A student, passing his Rosh Yeshiva’s (teacher’s) house in Jerusalem, decided to stop in for a visit. He was shocked to find his teacher writhing in pain on the couch. “Rebbe, let me call an ambulance for you! You look like you are in so much pain!”
“No, it is not a physical ailment that I am suffering from; don’t call an ambulance. There is nothing that they can do for me!” said his teacher.
“Then, what is it? What is causing you so much anguish and pain?” asked the student. The Rosh Yeshiva decided to relate to his student the source of his pain, thinking that maybe telling it to someone will help him deal with it.
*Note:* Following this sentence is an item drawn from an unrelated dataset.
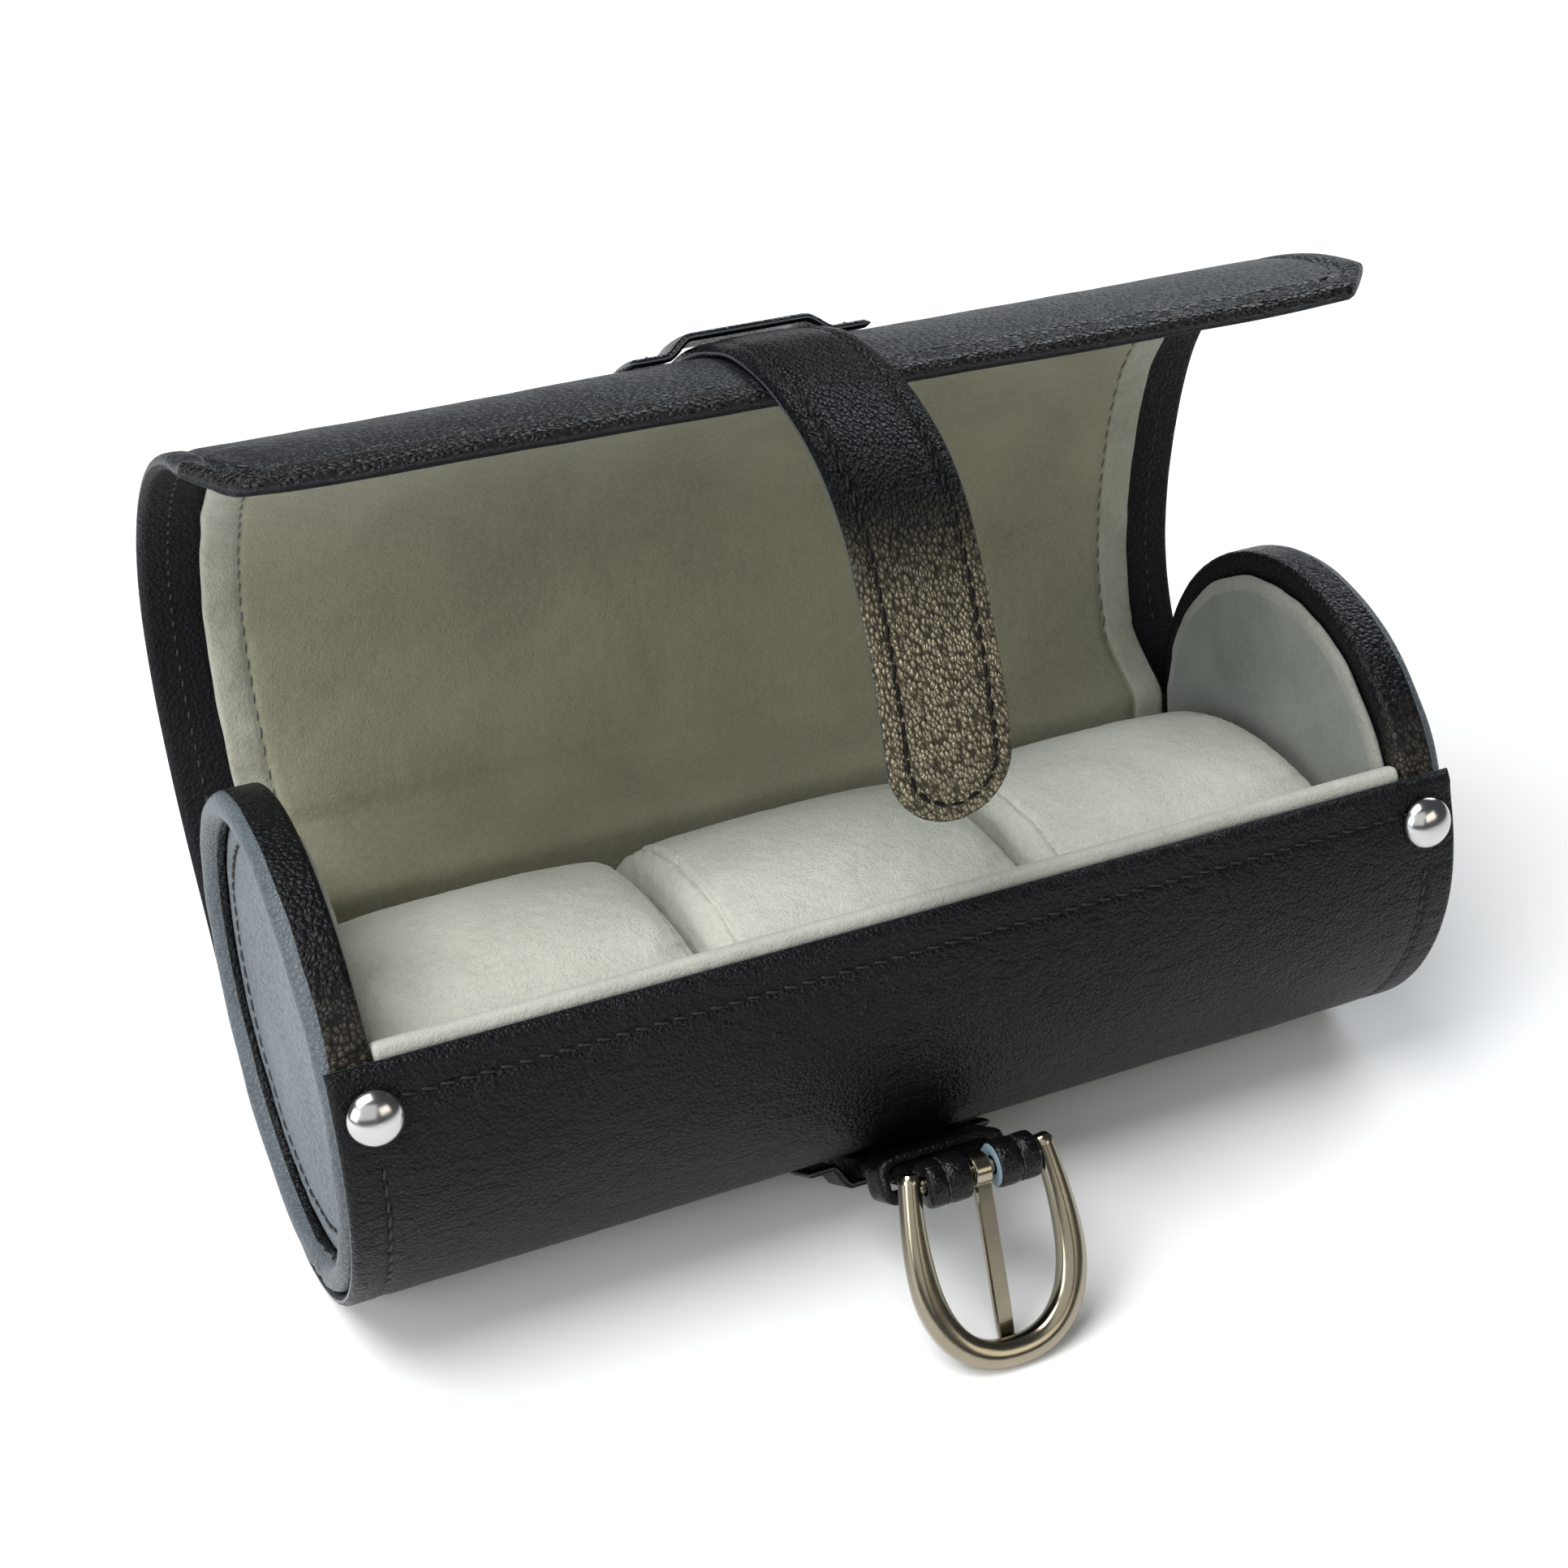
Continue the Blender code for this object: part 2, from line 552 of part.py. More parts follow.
def build_buckle():
    """U-shaped frame, its bar and the prong that turns on the bar."""
    bar = bar_place()
    frame_matrix = strip_frame(bar, FRAME_HEADING)
    # in the frame's own axes the U lies in the first and third, running along -third
    route = [(-FRAME_HALF_TOP, FRAME_HEAD), (-FRAME_HALF_TOP, -1.5 * MM),
             (-FRAME_HALF_TOP - 0.7 * MM, -5.5 * MM)]
    turn_steps = 14
    for i in range(turn_steps + 1):
        angle = math.pi * i / turn_steps
        route.append((-FRAME_HALF_WIDE * math.cos(angle),
                      -FRAME_WIDE_AT - (FRAME_LENGTH - FRAME_WIDE_AT) * math.sin(angle)))
    route += [(-x, along) for x, along in reversed(route[:3])]
    curve = bpy.data.curves.new("buckle_frame", "CURVE")
    curve.dimensions = "3D"
    curve.bevel_depth = FRAME_WIRE
    curve.bevel_resolution = 2
    curve.use_fill_caps = True
    spline = curve.splines.new("POLY")
    spline.points.add(len(route) - 1)
    for point, (x, along) in zip(spline.points, route):
        point.co = (x, 0.0, along, 1.0)
    mesh = mesh_from_curve(curve, 0.01 * MM)
    frame = add_object("buckle_frame", mesh, GUNMETAL, frame_matrix)
    bar_length = 2 * (FRAME_HALF_TOP + 0.4 * MM)
    across = Matrix.Translation((0, bar[0], bar[1])) @ Matrix.Rotation(math.pi / 2, 4, "Y")
    cut(frame, cylinder("bar_bore", BAR_RADIUS + GAP, bar_length + 2 * GAP, across, None, 20))
    cylinder("buckle_bar", BAR_RADIUS, bar_length, across, GUNMETAL, 16)

    # the prong lies on the frame's outer face, which looks back towards the case
    ahead, out = direction(FRAME_HEADING), outward(FRAME_HEADING)

    def at(along, up):
        return bar + ahead * along + out * up

    eye, hole = 2.9 * MM, BAR_RADIUS + GAP
    rest = -(FRAME_WIRE + GAP)
    reach = FRAME_LENGTH - 0.6 * MM
    meet = math.asin(PRONG_THICK / 2 / eye)
    outline = []
    for i in range(17):
        angle = meet + (2 * math.pi - 2 * meet) * i / 16
        outline.append(at(eye * math.cos(angle), eye * math.sin(angle)))
    outline += [at(24 * MM, -PRONG_THICK / 2), at(reach - 3.5 * MM, rest - PRONG_THICK),
                at(reach, rest - PRONG_THICK), at(reach, rest), at(reach - 3.2 * MM, rest),
                at(24.5 * MM, PRONG_THICK / 2)]
    ring = [at(hole * math.cos(2 * math.pi * i / 16), hole * math.sin(2 * math.pi * i / 16))
            for i in range(16)]
    prism("buckle_prong", outline, -PRONG_WIDTH / 2, PRONG_WIDTH / 2, GUNMETAL, holes=(ring,))


def main():
    wrap = build_case()
    for side, word in ((-1, "left"), (1, "right")):
        core = build_cap(side, word)
        band = parts.objects[f"cap_band_{word}"]
        build_rivet(side, word, (wrap, band, core))
    build_pillows()
    places = lid_sections()
    build_lid(places)
    build_lid_strap(places)
    build_free_strap(places)
    build_keepers(places)
    build_billet()
    build_buckle()
    for obj in parts.objects:
        obj.data.shade_smooth()
        obj.data.set_sharp_from_angle(angle=math.radians(35))


main()
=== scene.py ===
"""Looks of a round leather watch roll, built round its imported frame.

Lengths are in metres. +Z is up, X runs along the tube and the front is -Y.
"""

import math

import bmesh
import bpy
import numpy as np
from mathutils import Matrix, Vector, noise


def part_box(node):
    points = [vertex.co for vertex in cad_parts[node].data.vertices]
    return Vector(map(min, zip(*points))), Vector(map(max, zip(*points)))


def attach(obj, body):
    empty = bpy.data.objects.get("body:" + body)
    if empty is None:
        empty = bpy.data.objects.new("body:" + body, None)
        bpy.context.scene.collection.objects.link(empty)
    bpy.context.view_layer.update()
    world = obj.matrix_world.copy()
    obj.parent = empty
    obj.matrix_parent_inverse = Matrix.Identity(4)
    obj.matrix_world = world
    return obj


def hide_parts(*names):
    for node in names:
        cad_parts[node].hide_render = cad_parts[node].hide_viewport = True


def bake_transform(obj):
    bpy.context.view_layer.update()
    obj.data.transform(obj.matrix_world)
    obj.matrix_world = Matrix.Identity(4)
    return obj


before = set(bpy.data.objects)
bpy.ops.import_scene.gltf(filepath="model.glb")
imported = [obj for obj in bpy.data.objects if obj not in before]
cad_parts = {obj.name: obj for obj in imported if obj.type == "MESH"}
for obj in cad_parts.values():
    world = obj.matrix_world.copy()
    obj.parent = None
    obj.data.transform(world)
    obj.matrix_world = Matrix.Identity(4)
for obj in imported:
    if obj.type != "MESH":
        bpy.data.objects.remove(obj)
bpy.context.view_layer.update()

# ---- dimensions, as in the frame ----------------------------------------------
MM = 0.001
AXIS_Z = 44.0 * MM
HALF_LENGTH = 100 * MM
TUBE_RADIUS = 44.4 * MM
WRAP_THICK = 2.0 * MM
FRONT_EDGE_DEG = 31.0
BACK_JOIN_DEG = 204.0            # where the lid's leather takes over from the case's
LID_THICK = 2.4 * MM
LID_HINGE = (47.0 * MM, AXIS_Z - 5.0 * MM)
LID_HEADING = 131.5
LID_LENGTHS = (45.5 * MM, 47.8 * MM, 47.4 * MM)
LID_TURNS = (42.0, 45.0, 45.0)
LID_TOTAL = sum(LID_LENGTHS)
LINING_HALF = 90 * MM
STRAP_HALF = 10.5 * MM
STRAP_THICK = 2.0 * MM
NOSE_LENGTH = 16.0 * MM
NOSE_TURN = 20.0
TONGUE_ARCS = ((20.0 * MM, 36.0), (42.0 * MM, 20.0))
KEEPER_AT = 12.0 * MM
BILLET_DEG = -54.0
BILLET_HEADING = 35.0
BILLET_THICK = 3.4 * MM
BILLET_HALF = 9.5 * MM
BAR_AT = 38.5 * MM
FRAME_HEADING = -58.5
FRAME_LENGTH = 30.9 * MM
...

“About five years ago, I received a phone call from the King David Hotel telling me that a certain guest, Mr. Mark Goldfinger, wanted to meet with me. Could I please bring my passport and come down to the hotel to meet with him? I remembered Mark Goldfinger. He was a classmate of mine in the Yeshiva in Chicago back in the day. He had pretty much left his Yeshiva education behind him, and had gone on to become a business man. Now he wanted to meet with me. What could he possibly want with a Rosh Yeshiva? I decided to go meet with him.
When I arrived at the hotel, he was sitting at a table in the corner, and I went to sit with him. He told me that his health is failing and that he realizes that his days are numbered. He had done very well in business, but he had no children to whom to leave his wealth. He decided he wanted to leave all his money to yeshivot, and he wanted me to be the one to determine which yeshivot would receive it since I am a Rosh Yeshiva and am knowledgeable in this area.
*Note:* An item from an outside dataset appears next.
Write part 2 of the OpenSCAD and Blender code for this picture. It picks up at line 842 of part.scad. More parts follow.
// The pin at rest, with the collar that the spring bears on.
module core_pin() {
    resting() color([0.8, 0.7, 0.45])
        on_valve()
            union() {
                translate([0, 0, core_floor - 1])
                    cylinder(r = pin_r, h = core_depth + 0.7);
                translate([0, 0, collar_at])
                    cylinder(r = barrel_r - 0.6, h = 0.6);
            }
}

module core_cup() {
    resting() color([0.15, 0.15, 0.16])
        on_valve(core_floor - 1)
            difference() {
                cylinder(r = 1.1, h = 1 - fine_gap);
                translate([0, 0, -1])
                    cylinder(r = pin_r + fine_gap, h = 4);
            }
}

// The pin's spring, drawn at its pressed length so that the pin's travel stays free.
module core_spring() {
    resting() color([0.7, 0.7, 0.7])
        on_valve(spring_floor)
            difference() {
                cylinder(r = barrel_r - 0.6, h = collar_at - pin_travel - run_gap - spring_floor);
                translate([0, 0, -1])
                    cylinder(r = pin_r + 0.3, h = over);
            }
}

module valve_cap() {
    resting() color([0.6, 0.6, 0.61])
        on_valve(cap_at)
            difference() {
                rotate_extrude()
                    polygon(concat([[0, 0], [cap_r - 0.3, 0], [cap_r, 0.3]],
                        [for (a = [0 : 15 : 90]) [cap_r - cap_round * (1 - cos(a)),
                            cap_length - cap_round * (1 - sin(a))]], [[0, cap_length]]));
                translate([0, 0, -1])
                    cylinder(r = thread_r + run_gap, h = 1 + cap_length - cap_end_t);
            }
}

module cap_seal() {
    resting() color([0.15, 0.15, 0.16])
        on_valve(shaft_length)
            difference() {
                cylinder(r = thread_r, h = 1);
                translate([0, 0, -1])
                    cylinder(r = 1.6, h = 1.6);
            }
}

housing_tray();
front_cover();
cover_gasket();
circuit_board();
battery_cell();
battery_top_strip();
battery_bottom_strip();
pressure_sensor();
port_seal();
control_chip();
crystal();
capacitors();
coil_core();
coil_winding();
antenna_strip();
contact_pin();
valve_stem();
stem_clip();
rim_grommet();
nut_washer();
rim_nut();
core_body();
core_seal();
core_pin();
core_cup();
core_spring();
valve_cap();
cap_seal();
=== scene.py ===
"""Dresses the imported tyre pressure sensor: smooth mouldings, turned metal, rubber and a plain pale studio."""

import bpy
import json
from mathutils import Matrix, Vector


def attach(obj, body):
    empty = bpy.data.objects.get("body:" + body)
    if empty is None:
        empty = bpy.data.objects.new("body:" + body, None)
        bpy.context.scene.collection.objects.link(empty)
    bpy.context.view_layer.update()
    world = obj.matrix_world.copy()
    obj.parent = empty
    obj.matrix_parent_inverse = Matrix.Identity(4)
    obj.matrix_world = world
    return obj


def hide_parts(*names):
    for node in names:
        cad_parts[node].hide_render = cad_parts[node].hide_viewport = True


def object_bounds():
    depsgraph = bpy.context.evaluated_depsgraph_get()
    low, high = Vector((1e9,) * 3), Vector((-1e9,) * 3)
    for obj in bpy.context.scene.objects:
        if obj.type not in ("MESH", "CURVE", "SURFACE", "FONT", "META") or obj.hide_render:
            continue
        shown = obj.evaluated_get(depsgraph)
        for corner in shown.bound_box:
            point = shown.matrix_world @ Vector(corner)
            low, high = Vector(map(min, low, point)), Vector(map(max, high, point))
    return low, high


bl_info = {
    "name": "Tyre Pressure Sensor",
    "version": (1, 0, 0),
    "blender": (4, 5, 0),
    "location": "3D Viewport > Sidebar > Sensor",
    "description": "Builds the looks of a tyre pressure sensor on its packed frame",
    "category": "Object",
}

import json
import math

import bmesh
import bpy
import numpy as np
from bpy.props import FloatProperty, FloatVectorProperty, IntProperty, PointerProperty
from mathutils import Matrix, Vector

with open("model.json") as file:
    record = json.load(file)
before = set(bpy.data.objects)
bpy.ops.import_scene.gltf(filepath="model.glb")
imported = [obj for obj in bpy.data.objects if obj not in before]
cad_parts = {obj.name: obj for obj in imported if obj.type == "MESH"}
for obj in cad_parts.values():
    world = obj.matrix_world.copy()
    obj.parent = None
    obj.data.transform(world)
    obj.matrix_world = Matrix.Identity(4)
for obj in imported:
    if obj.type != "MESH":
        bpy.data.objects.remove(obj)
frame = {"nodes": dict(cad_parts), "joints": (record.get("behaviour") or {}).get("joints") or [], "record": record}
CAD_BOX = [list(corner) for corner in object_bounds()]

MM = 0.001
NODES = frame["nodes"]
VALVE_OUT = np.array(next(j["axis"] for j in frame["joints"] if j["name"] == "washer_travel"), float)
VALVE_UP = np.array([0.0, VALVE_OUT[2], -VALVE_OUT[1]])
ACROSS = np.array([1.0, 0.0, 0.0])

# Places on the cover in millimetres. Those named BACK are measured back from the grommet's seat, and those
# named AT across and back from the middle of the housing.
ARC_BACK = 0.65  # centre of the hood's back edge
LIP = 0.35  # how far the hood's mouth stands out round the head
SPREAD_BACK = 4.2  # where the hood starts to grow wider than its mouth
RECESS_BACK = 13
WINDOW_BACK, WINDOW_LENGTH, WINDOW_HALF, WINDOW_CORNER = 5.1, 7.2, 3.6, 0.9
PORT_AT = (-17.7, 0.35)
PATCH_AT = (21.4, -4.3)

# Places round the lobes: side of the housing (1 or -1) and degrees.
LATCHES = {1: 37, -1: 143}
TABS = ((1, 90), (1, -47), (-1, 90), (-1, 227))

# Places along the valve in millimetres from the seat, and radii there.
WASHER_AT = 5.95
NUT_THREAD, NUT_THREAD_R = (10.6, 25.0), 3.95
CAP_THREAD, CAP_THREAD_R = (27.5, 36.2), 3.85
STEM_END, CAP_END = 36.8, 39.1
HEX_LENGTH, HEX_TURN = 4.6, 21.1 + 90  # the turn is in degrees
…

I asked him, “Why must you wait until you die to give the money? Give it now while you are alive! I will guide you, and then you will have the merit of the charity during your lifetime. It is worth much more! It may even prolong your life!” He would not hear of it, and the more I pressed it, the more agitated he became. I realized it was a dead end. In the end, they took my passport number and wrote in the will that I would be the one to determine which yeshivot would receive the money from his estate.
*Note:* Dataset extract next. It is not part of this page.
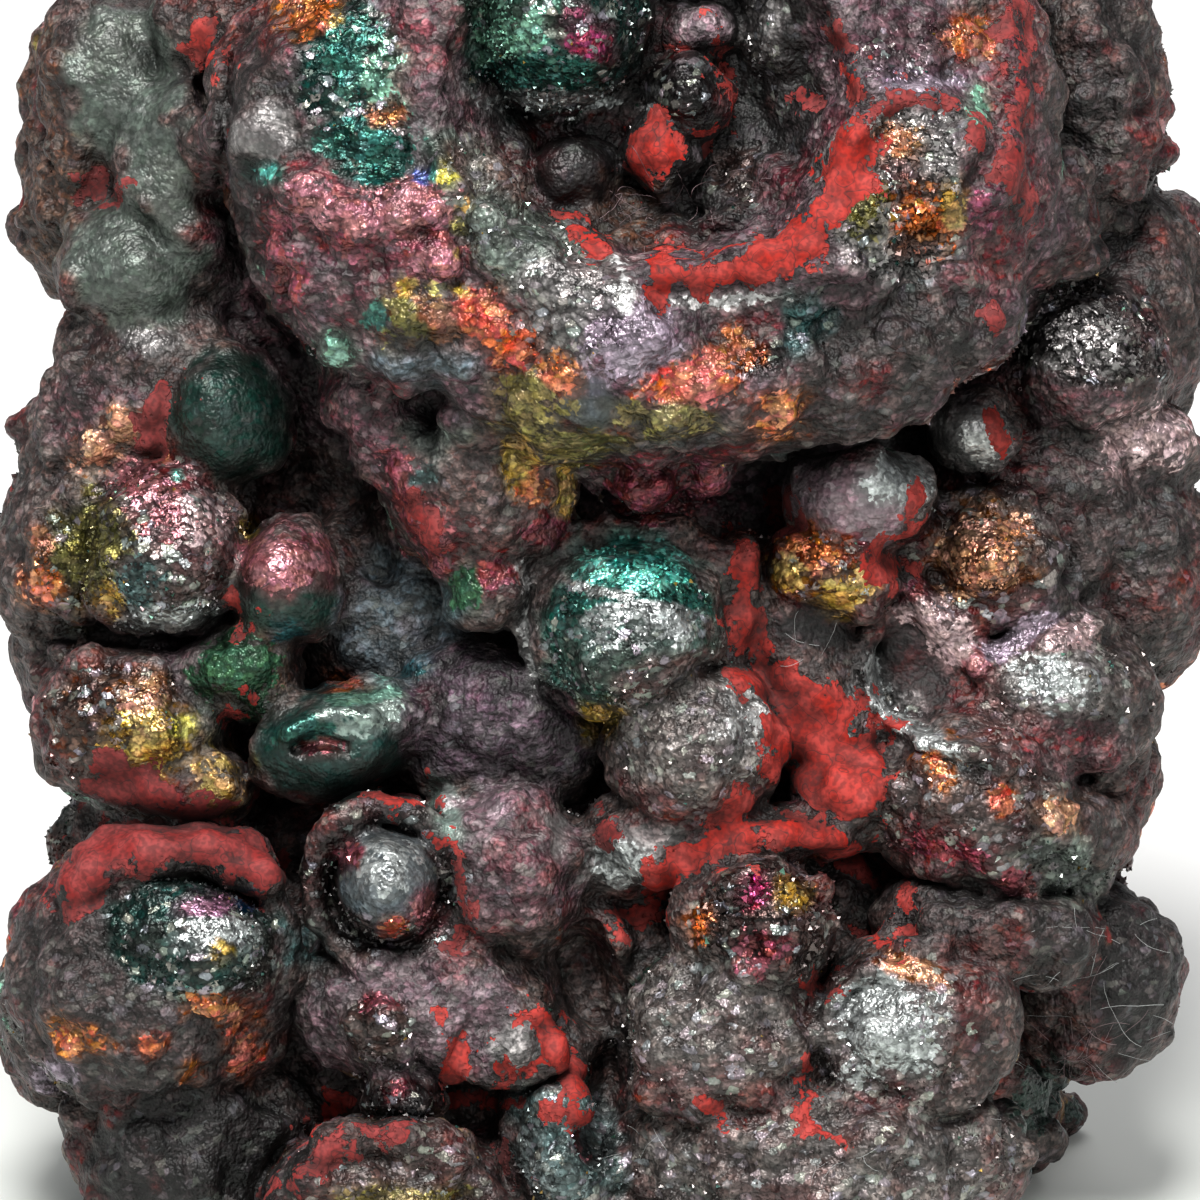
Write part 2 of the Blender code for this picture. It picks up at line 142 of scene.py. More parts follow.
MIDDLE_KNOBS = [
    ("pendant lobe", (-6.9, 6.9, 7.2), (4.6, 6.4, 5.4), 20),
    ("pendant shoulder", (-10.4, 9.6, 7.6), (3.6, 3.4, 4.8), -20),
    ("pendant right side", (-3.6, 5.6, 7.4), (2.4, 4.4, 4.0), -8),
    ("pendant tip", (-5.9, 0.7, 7.8), (2.1, 2.2, 2.8)),
    ("central knob", (1.6, -1.5, 8.2), (4.7, 4.4, 5.8)),
    ("crimson knob", (2.3, 5.9, 9.4), (2.0, 1.8, 2.8)),
    ("small crimson knob", (5.1, 6.4, 8.6), (1.5, 1.3, 2.4)),
    ("knob under the centre", (4.8, -7.0, 7.0), (4.4, 4.6, 5.4), 10),
    ("purple mass", (-4.8, -6.0, 3.2), (6.2, 4.6, 5.0), -12),
    ("red slope", (10.2, -3.6, 4.0), (3.4, 7.6, 4.6), 25),
    ("red foot", (12.4, -9.6, 5.0), (3.0, 2.6, 4.0)),
    ("mauve lump", (-4.8, -13.6, 5.8), (4.4, 4.8, 4.6)),
    ("red arch", (8.2, -12.0, 6.4), (5.4, 1.8, 3.6), 8),
    ("speckled left of the arch", (1.8, -12.0, 5.6), (3.6, 2.4, 4.0), 12),
    ("shadow lump", (-1.0, -17.2, 4.4), (3.0, 2.6, 3.6)),
]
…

This morning they called me from the Office of the Interior and asked me if I remember Mr. Mark Goldfinger. I said I do, and they told me that he passed away and that I was named in his will to give out his money. Would I please bring my passport and come down to their offices? I went down, and they checked my passport against the information in the will, and it checked out.
Then they opened the door and in walked 15 monks, with the long brown robes and shaved heads. They asked me to choose from the monks which should receive the money. I was incredulous. “Monks?! Monks?! What are they doing here? He wanted his money to go to yeshivot!! He spoke to me about it! That is why he chose me!!”
“In his will he wrote that his money was to go to people that study the bible, not the Talmud. These are the people who study bible.”
“He wanted it to go to Yeshivot!!” I persisted, but to no avail. They would not budge. They had to fulfill the will as they saw fit.”
That is why I am in so much pain. I can’t get over the loss of all that money to the Yeshivot and it going to the monks! I don’t know what to do with myself.”
This story illustrates the point of Harav Shach זצ”ל. One must have the merit to give to the right charity. This person thought that he would be able to earn reward in the world to come for his charity to the Yeshivot, but, because he lacked the proper merit, it went to the monks.
The money that Hashem gives us is precious. He has entrusted us with it, and, as His executors, He expects us to give it to His worthy causes. With it we can earn a place in the world to come, but we must first be worthy. This is the gift that Hashem gives to those who take the matter seriously and do their homework on where to give their money. Hashem rewards them with the blessing to give their charity to worthy institutions. The Torah thus counter-intuitively, yet quite correctly, formulates the giving of charity as “Take for Me.”